Because the building looks slim from the street, it’s a surprise to find just how much space is behind the pillar-framed entry doors. Beyond an entry vestibule lies a vast main room, 30 feet wide and 58 feet deep, beneath 14-foot-high ceilings. Windows occupy the entire 58-foot north wall, infusing the room with daylight. The seller, Kai Hielscher, used this room as one large living room, says his agent, John Robert Anderson, but it’s big enough to be divvied up among several uses—divided either informally by furniture groupings or formally by new walls.
Behind the main room and sharing its double-sided fireplace is a large kitchen, still with the high ceilings. There’s lots of room here for an informal dining area. Next to it is a group of rooms that have been used as a very large master suite, with an oversize sitting room or library leading to the very large bedroom, which may have originally contained a few dozen showers. The bedroom windows overlook the courtyard formed by the building’s L shape. There’s also a shelf-lined office and two smaller bedrooms, each with a sleeping loft and a bathroom, though the bedroom at the front of the house has only a partial bath, with no shower or tub.
Granted, it’s not many rooms, but together they contain about 9,400 square feet of living space. (As you will see in the video, Hielscher has already moved out, so the lack of furnishings in these large spaces makes them seem even larger.) Downstairs is a rentable apartment that is almost the same size and, Anderson says, has tall windows that also fill the space with daylight.
Outside are a landscaped garden and a big deck leading out from part of the living room. As Anderson and I enjoyed that sunny space last week, we agreed that a new owner would be wise to extend the deck the 58-foot length of the living room and expand some of the window openings into doorways, thus enhancing the conjunction of indoors and outdoors. Anderson also envisions a new owner placing an addition atop the house that might group family bedrooms together. Another option: a green-roofed garage where there’s now an in-yard parking space. Like the old Lincoln Bath House itself, the list of possibilities is vast.

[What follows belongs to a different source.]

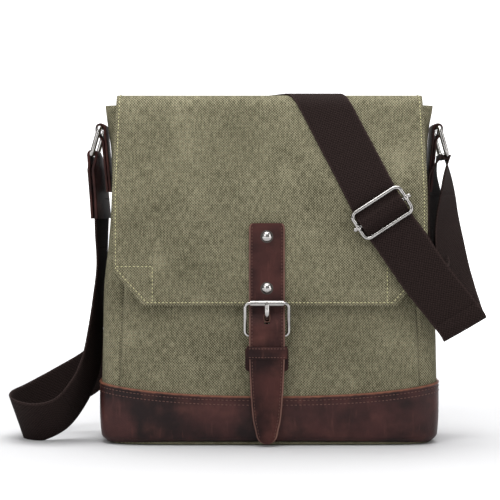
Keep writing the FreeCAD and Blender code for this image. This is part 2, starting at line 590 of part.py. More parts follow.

Price Points: Hielscher put the property on the market about six months ago, at the current asking price. “What we’re selling here is the width,” Anderson says. “Where a normal lot is 25 feet wide, this is 65 feet, and because the building is pushed to the [south and east] lot lines, you get all the outdoor space together in one place, not broken up into side yards you can’t use.” The home is also available for rent, at $5,000 a month.